Game & Watch Manhole Review - Screenshot 1 of 2

The Game & Watch series was Nintendo's first real foray into the world of portable video gaming. Designed by Gunpei Yokoi, who would later mastermind the grey-brick Game Boy we all know and love, these handheld electronic games featured an LCD display, a tinny speaker, and just enough buttons to complete the main objective, which differed from game to game. Nintendo has re-released most of the original Game & Watch titles over the years via the Game & Watch Gallery and Collection series, but with the popularity (not to mention profitability) of short, quick-play games on the DSi Shop, these classic titles are now seeing new life as DSiWare.

Note that Manhole has already seen ports to the GB and GBA as a part of Game & Watch Gallery 1 and 4; if you already own or have played this game as a part of either collection, there's nothing new here in terms of gameplay. During the game, the top screen is set up to show a cross-section of two streets, each featuring two gaping holes where manhole covers would normally be. Apparently the city you work for is dirt poor, with only one manhole cover to go around, and it's your job to make sure it's beneath the feet of any hapless pedestrians walking over the gaps. Use the D-Pad, A, and B to move yourself around between the four gaps to keep people from falling through to the sewers below. Should one fall, the game will halt as the poor guy wrings out his shirt and throws it up to the top of the screen, where it will act as a strike against you. Three shirts, and it's game over.

Game & Watch Manhole Review - Screenshot 2 of 2

As with other Game & Watch titles, there are two different Game options. In the case of Manhole, Game A progresses at the same speed no matter how far into the game you get, though the number of pedestrians will vary, while Game B's speed will gradually increase the farther along you go. It gets hectic enough with multiple pedestrians to juggle at the original speed, but with things getting faster as you go along, you'll soon be hard-pressed to keep up with the never-ending stream of dimwits who can't seem to pay attention to where they're going. Should you have trouble getting past a certain point in the game, there is a Score Select option where you may set the starting score in increments of 100, up to the highest score earned. Any high scores you attain will not be recorded while playing in Score Select mode, but it's great to be able to practise playing with the varied patterns of pedestrians and higher speeds that accompany higher scores in both game modes.

Like the other Game & Watch titles, Manhole is repetitive by nature of the limited hardware unto which it was first born. The game starts off very slowly, and of course if you'd like to have your high scores recorded, you'll have to start all the way back at the beginning instead of using the Score Select option to skip it. It's tiresome to have to constantly repeat the most boring portion of the game, so long sessions featuring multiple playthroughs will probably turn you off. However, as something to pick up and play every so often, it's fun to have at hand.

If you never had the chance to play any of the original Game & Watch handhelds, this is an excellent way to experience them without hunting them down at garage sales or on eBay. Nintendo took care to reproduce the look and feel of an LCD screen, even going so far as to provide the familiar shadows of each different image lurking in the background as you play.
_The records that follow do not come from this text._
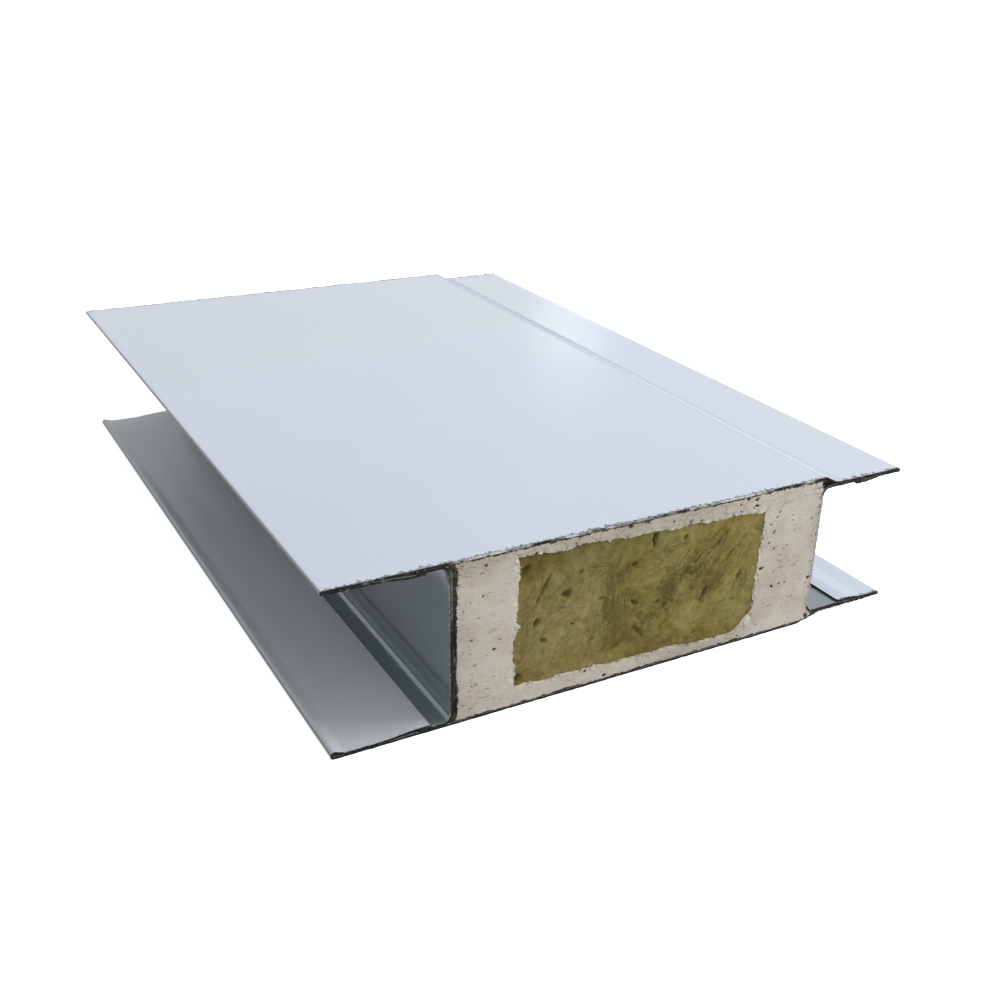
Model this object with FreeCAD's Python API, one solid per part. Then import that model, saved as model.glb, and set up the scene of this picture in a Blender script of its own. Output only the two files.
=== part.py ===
"""Insulated sandwich panel: a short sawn length, lying flat on its bottom facing.

Two painted steel facings hold a cast, foamed magnesium-cement surround with a rock wool batt in it.
A steel channel closes each long edge, and its lips turn outward under the facings, where the facings'
folded-back legs grip them.  The female edge is plain.  The male edge is joggled inward at both
facings, so that the next panel's female edge slides over it.

Millimetres.  The origin is the bottom centre of the panel: +X runs from the female edge to the male
edge, +Y runs along the panel and +Z is up.
"""

import FreeCAD
import Part

import math
import os

from FreeCAD import Vector

# Overall sizes
PANEL_LENGTH = 275.0
PANEL_THICKNESS = 50.0
CORE_WIDTH = 126.0  # between the outer faces of the two channel webs
FEMALE_REACH = 34.8  # facing beyond the female channel's web
MALE_REACH = 31.1  # facing beyond the male channel's web

# Facings
SHEET = 0.6
JOGGLE_BEND = 1.5  # inside radius
TOP_JOGGLE_RUN = 5.5
TOP_JOGGLE_SETBACK = 0.0  # from the male web's outer face, towards the core
BOTTOM_JOGGLE_RUN = 10.0
BOTTOM_JOGGLE_SETBACK = 4.3

# Folded-back edges of the facings
HEM_LOOP_BEND = 0.55  # inside radius of the open, teardrop-shaped fold
HEM_NECK_BEND = 3.0  # inside radius where the fold closes onto its leg
HEM_CLOSING_ANGLE = 20.0
HEM_GAP = 0.2  # between the leg and the facing that it is folded back on
FEMALE_LEG = 28.5  # from the facing's edge to the leg's cut edge
MALE_LEG = 18.0
CLIMB_RUN = 2.4  # length of the step by which a leg climbs over a channel lip
CLIMB_BEND = 0.8  # inside radius

# Edge channels
CHANNEL_SHEET = 0.8
CHANNEL_BEND = 2.5  # inside radius between web and lip
LIP_CATCH = 3.0  # lap of a facing's leg over a channel lip
LIP_CLEARANCE = 0.1  # between a lip and the leg over it
LIP_END_CLEARANCE = 0.3  # between a lip's edge and the step beside it

# Cast surround and rock wool batt
FACE_COVER = 4.4  # mean cover between the batt and each facing
FEMALE_COVER = 19.0  # between the batt and the female channel's web
MALE_COVER = 22.0
BATT_TILT = 1.9  # degrees: the batt lies slightly askew in the pour
FLARE_SHORTFALL = 1.1  # the pour stops this far short of where a joggle ends
FLARE_TIP = 0.25  # thickness at which the pour stops over the female channel's bends

# Joint with the next panel
JOINT_CLEARANCE = 0.1  # between the male edge and the female hems that it slides between

# Depth by which the male edge is joggled in, to pass the hems of the next panel's female edge
HEM_HEIGHT = 2 * (SHEET + HEM_LOOP_BEND)
JOGGLE_DEPTH = HEM_HEIGHT + JOINT_CLEARANCE

# Places that follow from the sizes, across the panel
PANEL_WIDTH = FEMALE_REACH + CORE_WIDTH + MALE_REACH
FEMALE_EDGE = -PANEL_WIDTH / 2
MALE_EDGE = PANEL_WIDTH / 2
FEMALE_WEB = FEMALE_EDGE + FEMALE_REACH
MALE_WEB = MALE_EDGE - MALE_REACH
FEMALE_LIP_END = FEMALE_EDGE + FEMALE_LEG - LIP_CATCH
MALE_LIP_END = MALE_EDGE - MALE_LEG + LIP_CATCH
FRONT_END = -PANEL_LENGTH / 2

# Heights of a leg's middle line over the middle line of its own facing
LEG_HEIGHT = SHEET + HEM_GAP
LEG_HEIGHT_OVER_LIP = SHEET + CHANNEL_SHEET + LIP_CLEARANCE


class BentStrip:
    """Section of a bent sheet-metal strip, traced along its middle line in the XZ plane.

    The heading is in degrees, 0 along +X and 90 along +Z.  A positive turn or step goes to the left
    of the heading, and bends are given by their inside radius, as on a press brake.
    """

    def __init__(self, x, z, heading, thickness):
        self.middle = Vector(x, 0, z)
        self.heading = heading
        self.thickness = thickness
        self.left_face = []
        self.right_face = []
        self.start = self._faces()

    def _normal(self):
        """Unit vector to the left of the heading."""
        angle = math.radians(self.heading)
        return Vector(-math.sin(angle), 0, math.cos(angle))

    def _faces(self):
        """Points on the strip's left and right faces at the present place."""
        offset = self._normal() * (self.thickness / 2)
        return self.middle + offset, self.middle - offset

    def run(self, length):
        """Go straight on."""
        left, right = self._faces()
        angle = math.radians(self.heading)
        self.middle = self.middle + Vector(math.cos(angle), 0, math.sin(angle)) * length
        new_left, new_right = self._faces()
        self.left_face.append(Part.makeLine(left, new_left))
        self.right_face.append(Part.makeLine(right, new_right))

    def run_to_x(self, x):
        """Go straight on, along X, to the given place."""
        self.run(abs(x - self.middle.x))

    def run_to_z(self, z):
        """Go straight on, along Z, to the given height."""
        self.run(abs(z - self.middle.z))

    def bend(self, turn, inside_radius):
        """Turn through an angle about an inside radius."""
        side = math.copysign(1, turn)
        centre = self.middle + self._normal() * (side * (inside_radius + self.thickness / 2))
        spoke = self.middle - centre
        points = [self._faces()]
        for _ in range(2):
            self.heading += turn / 2
            spoke = turned(spoke, turn / 2)
            self.middle = centre + spoke
            points.append(self._faces())
        (left, right), (left_mid, right_mid), (left_end, right_end) = points
        self.left_face.append(Part.Arc(left, left_mid, left_end).toShape())
        self.right_face.append(Part.Arc(right, right_mid, right_end).toShape())

    def step(self, rise, length, inside_radius):
        """Shift sideways by rise over a length: two equal bends with a slope between them."""
        side = math.copysign(1, rise)
        height = abs(rise)
        largest = (length ** 2 + height ** 2) / (4 * height)
        radius = min(inside_radius + self.thickness / 2, 0.98 * largest)
        span = math.hypot(length, 2 * radius - height)
        angle = math.asin(2 * radius / span) - math.atan2(2 * radius - height, length)
        turn = side * math.degrees(angle)
        self.bend(turn, radius - self.thickness / 2)
        self.run(math.sqrt(span ** 2 - 4 * radius ** 2))
        self.bend(-turn, radius - self.thickness / 2)

    def extruded(self):
        """The strip as a solid that runs the length of the panel."""
        caps = [
            Part.makeLine(*self.start),
            Part.makeLine(*self._faces()),
        ]
        edges = Part.__sortEdges__(self.left_face + self.right_face + caps)
        section = Part.Face(Part.Wire(edges))
        section.translate(Vector(0, FRONT_END, 0))
        return section.extrude(Vector(0, PANEL_LENGTH, 0))


def turned(spoke, angle):
    """A vector in the XZ plane turned by an angle in degrees, from +X towards +Z."""
    cosine = math.cos(math.radians(angle))
    sine = math.sin(math.radians(angle))
    return Vector(spoke.x * cosine - spoke.z * sine, 0, spoke.x * sine + spoke.z * cosine)


def neck_length():
    """Straight slope of a hem, between the loop at its edge and the leg."""
    closing = math.radians(HEM_CLOSING_ANGLE)
    loop = HEM_LOOP_BEND + SHEET / 2
    neck = HEM_NECK_BEND + SHEET / 2
    drop = loop * (1 + math.cos(closing)) - neck * (1 - math.cos(closing)) - LEG_HEIGHT
    return drop / math.sin(closing)


def hem_length():
    """Length of a hem along X, from the facing's edge to where its leg lies flat."""
    closing = math.radians(HEM_CLOSING_ANGLE)
    loop = HEM_LOOP_BEND + SHEET / 2
    neck = HEM_NECK_BEND + SHEET / 2
    turns = loop + (loop + neck) * math.sin(closing)
    return SHEET / 2 + turns + neck_length() * math.cos(closing)


def facing(joggle_setback, joggle_run):
    """A facing as it lies at the bottom, traced from the female leg round to the male leg."""
    strip = BentStrip(FEMALE_EDGE + FEMALE_LEG, SHEET / 2 + LEG_HEIGHT_OVER_LIP, 180, SHEET)

    # The female leg leaves the channel lip, steps down and opens into the hem
    strip.run_to_x(FEMALE_LIP_END - LIP_END_CLEARANCE)
    strip.step(LEG_HEIGHT_OVER_LIP - LEG_HEIGHT, CLIMB_RUN, CLIMB_BEND)
    strip.run_to_x(FEMALE_EDGE + hem_length())
    strip.bend(-HEM_CLOSING_ANGLE, HEM_NECK_BEND)
    strip.run(neck_length())
    strip.bend(180 + HEM_CLOSING_ANGLE, HEM_LOOP_BEND)

    # The flat of the facing, then the joggle of the male edge
    strip.run_to_x(MALE_WEB - joggle_setback)
    strip.step(JOGGLE_DEPTH, joggle_run, JOGGLE_BEND)
    strip.run_to_x(MALE_EDGE - SHEET - HEM_LOOP_BEND)

    # The male hem, and its leg up over the other channel's lip
    strip.bend(180 + HEM_CLOSING_ANGLE, HEM_LOOP_BEND)
    strip.run(neck_length())
    strip.bend(-HEM_CLOSING_ANGLE, HEM_NECK_BEND)
    strip.run_to_x(MALE_LIP_END + LIP_END_CLEARANCE + CLIMB_RUN)
    strip.step(LEG_HEIGHT - LEG_HEIGHT_OVER_LIP, CLIMB_RUN, CLIMB_BEND)
    strip.run_to_x(MALE_EDGE - MALE_LEG)
    return strip.extruded()


def edge_channel(web, lip_end, facing_depth):
    """A channel with lips turned away from the core, seated between the two facings.

    web is the outer face of its web, lip_end the edge of its lips, and facing_depth the depth of the
    facings' inner faces under the panel's outer faces, which its lips lie on.
    """
    outward = math.copysign(1, lip_end - web)
    low = facing_depth + CHANNEL_SHEET / 2
    high = PANEL_THICKNESS - low
    bend_reach = CHANNEL_BEND + CHANNEL_SHEET / 2
    web_middle = web - outward * CHANNEL_SHEET / 2
    strip = BentStrip(lip_end, low, 90 + 90 * outward, CHANNEL_SHEET)
    strip.run_to_x(web_middle + outward * bend_reach)
    strip.bend(-90 * outward, CHANNEL_BEND)
    strip.run_to_z(high - bend_reach)
    strip.bend(-90 * outward, CHANNEL_BEND)
    strip.run_to_x(lip_end)
    return strip.extruded()


def rock_wool_batt():
    """The batt, with its mean cover to each side of it, turned slightly askew."""
    left = FEMALE_WEB + CHANNEL_SHEET + FEMALE_COVER
    right = MALE_WEB - CHANNEL_SHEET - MALE_COVER
    low = SHEET + FACE_COVER
    high = PANEL_THICKNESS - low
    batt = Part.makeBox(right - left, PANEL_LENGTH, high - low, Vector(left, FRONT_END, low))
    centre = Vector((left + right) / 2, 0, (low + high) / 2)
    batt.rotate(centre, Vector(0, 1, 0), BATT_TILT)
    return batt


def cast_surround(metal, batt):
    """The pour: all that the metal closes in between the facings and the webs, less the batt.

    It runs out over the channels' bends in thin flares, as the wet mix does.
    """
    outer_bend = CHANNEL_BEND + CHANNEL_SHEET
    taper = math.sqrt(outer_bend ** 2 - (outer_bend - FLARE_TIP) ** 2)
    left = FEMALE_WEB + CHANNEL_SHEET - outer_bend + taper
    joggle_ends = (
        MALE_WEB - TOP_JOGGLE_SETBACK + TOP_JOGGLE_RUN,
        MALE_WEB - BOTTOM_JOGGLE_SETBACK + BOTTOM_JOGGLE_RUN,
    )
    right = min(joggle_ends) - FLARE_SHORTFALL
    height = PANEL_THICKNESS - 2 * SHEET
    space = Part.makeBox(right - left, PANEL_LENGTH, height, Vector(left, FRONT_END, SHEET))
    pour = max(space.cut(metal).Solids, key=lambda solid: solid.Volume)
    return pour.cut(batt)


def build():
    """All pieces of the panel, by node name."""
    bottom_facing = facing(BOTTOM_JOGGLE_SETBACK, BOTTOM_JOGGLE_RUN)
    top_facing = facing(TOP_JOGGLE_SETBACK, TOP_JOGGLE_RUN).mirror(
        Vector(0, 0, PANEL_THICKNESS / 2), Vector(0, 0, 1)
    )
    female_channel = edge_channel(FEMALE_WEB, FEMALE_LIP_END, SHEET)
    male_channel = edge_channel(MALE_WEB, MALE_LIP_END, SHEET + JOGGLE_DEPTH)
    batt = rock_wool_batt()
    metal = [bottom_facing, top_facing, female_channel, male_channel]
    return {
        "bottom_facing": bottom_facing,
        "top_facing": top_facing,
        "female_edge_channel": female_channel,
        "male_edge_channel": male_channel,
        "cast_surround": cast_surround(metal, batt),
        "rock_wool_batt": batt,
    }


def main():
    os.makedirs("parts", exist_ok=True)
    for name, shape in build().items():
        solid = shape.Solids[0]
        solid.exportStep(f"parts/{name}.step")
        box = solid.BoundBox
        print(
            f"{name}: {len(shape.Solids)} solid, valid {solid.isValid()}, {solid.Volume:.0f} mm3, "
            f"x {box.XMin:.2f}..{box.XMax:.2f}, z {box.ZMin:.2f}..{box.ZMax:.2f}"
        )


if __name__ == "__main__":
    main()
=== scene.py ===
"""Dresses the insulated sandwich panel: painted facings, edge channels, cast surround and rock wool.

Lengths are in metres.  X runs across the panel from its female to its male edge, Y along it and Z up.
"""

import logging
import math
import random
from collections.abc import Callable, Iterator
from contextlib import contextmanager
from dataclasses import dataclass, field
from enum import Enum
from functools import cache, cached_property

import bmesh
import bpy
import numpy as np
from mathutils import Matrix, Vector, noise


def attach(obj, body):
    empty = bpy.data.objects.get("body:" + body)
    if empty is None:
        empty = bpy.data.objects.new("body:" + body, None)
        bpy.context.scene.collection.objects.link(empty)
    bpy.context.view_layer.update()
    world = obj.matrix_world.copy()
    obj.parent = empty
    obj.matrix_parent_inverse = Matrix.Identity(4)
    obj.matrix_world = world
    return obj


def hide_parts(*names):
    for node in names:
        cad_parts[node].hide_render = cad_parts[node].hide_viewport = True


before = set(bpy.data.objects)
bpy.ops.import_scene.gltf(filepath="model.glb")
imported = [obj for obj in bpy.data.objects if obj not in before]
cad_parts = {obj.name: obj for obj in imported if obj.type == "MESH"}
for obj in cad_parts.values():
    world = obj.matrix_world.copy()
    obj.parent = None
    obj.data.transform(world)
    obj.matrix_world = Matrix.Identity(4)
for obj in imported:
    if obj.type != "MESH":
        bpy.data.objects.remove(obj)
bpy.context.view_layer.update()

LOG = logging.getLogger("panel")
MM = 0.001
BODY = "root"
Colour = tuple[float, float, float]
Piece = bpy.types.Object
Material = bpy.types.Material
Tree = bpy.types.NodeTree
Rows = np.ndarray


class End(Enum):
    """The two sawn ends of the panel, by the way that they face along Y."""

    FRONT = -1
    BACK = 1


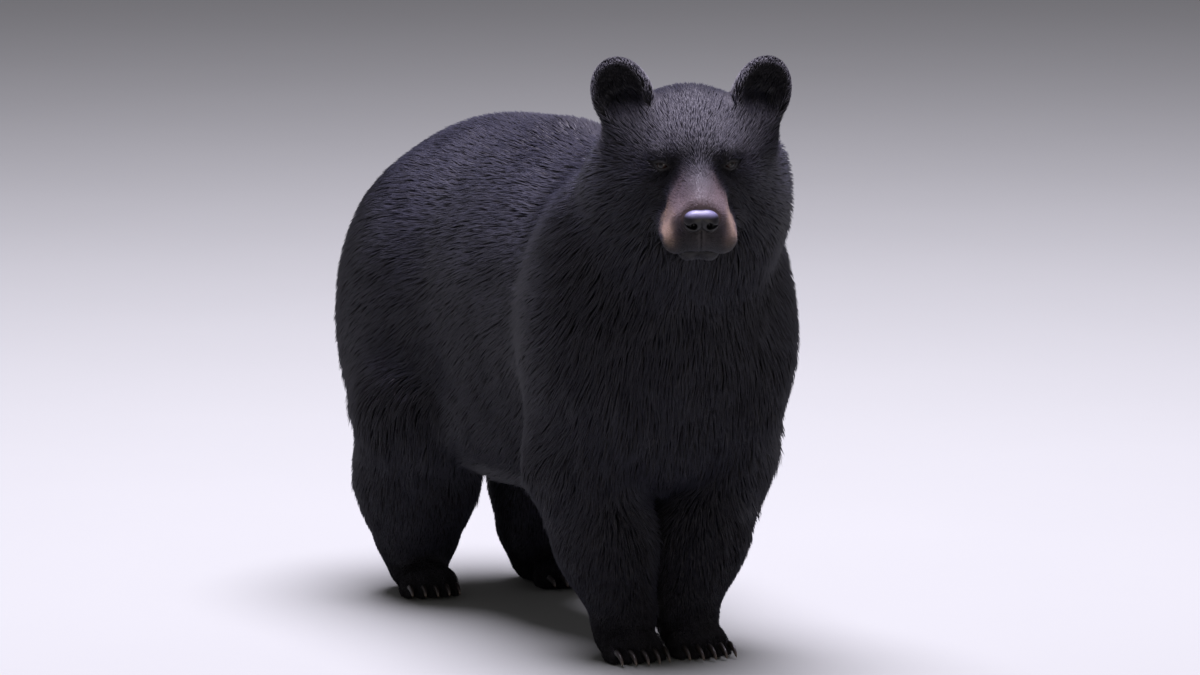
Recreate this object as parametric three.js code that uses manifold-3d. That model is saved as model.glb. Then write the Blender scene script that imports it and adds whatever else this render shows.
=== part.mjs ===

The transitions between images as you move are absolutely flawless. The LCD handheld experience doesn't stop at the visuals, however – the sounds as you play are the familiar boops and bleeps of old, and the metronome tick droning in the background is as compelling now as it ever was back in the day. These are no mere remakes; those who grew up with these kinds of games will get a kick out of the level of authenticity Nintendo has packed into the DSiWare versions.


Manhole is another old-school experience straight out of the dark ages of handheld gaming. Each playthrough starts off very slowly, but the fast-moving nature of later stages of the game is what will keep you coming back for more. Multiple playthroughs in one session will likely bore you, so this is a game best played off and on instead of powered through all at once – even if you only play it a couple times a week, you'll get your 200 Points out of it over time. LCD handhelds aren't terribly popular anymore for a reason, but the nature of DSiWare – the ability to have multiple small games on one machine at your beck and call instead of having to carry around separate devices for each game – makes this the perfect opportunity to give this classic time-waster a try if you haven't already had the chance.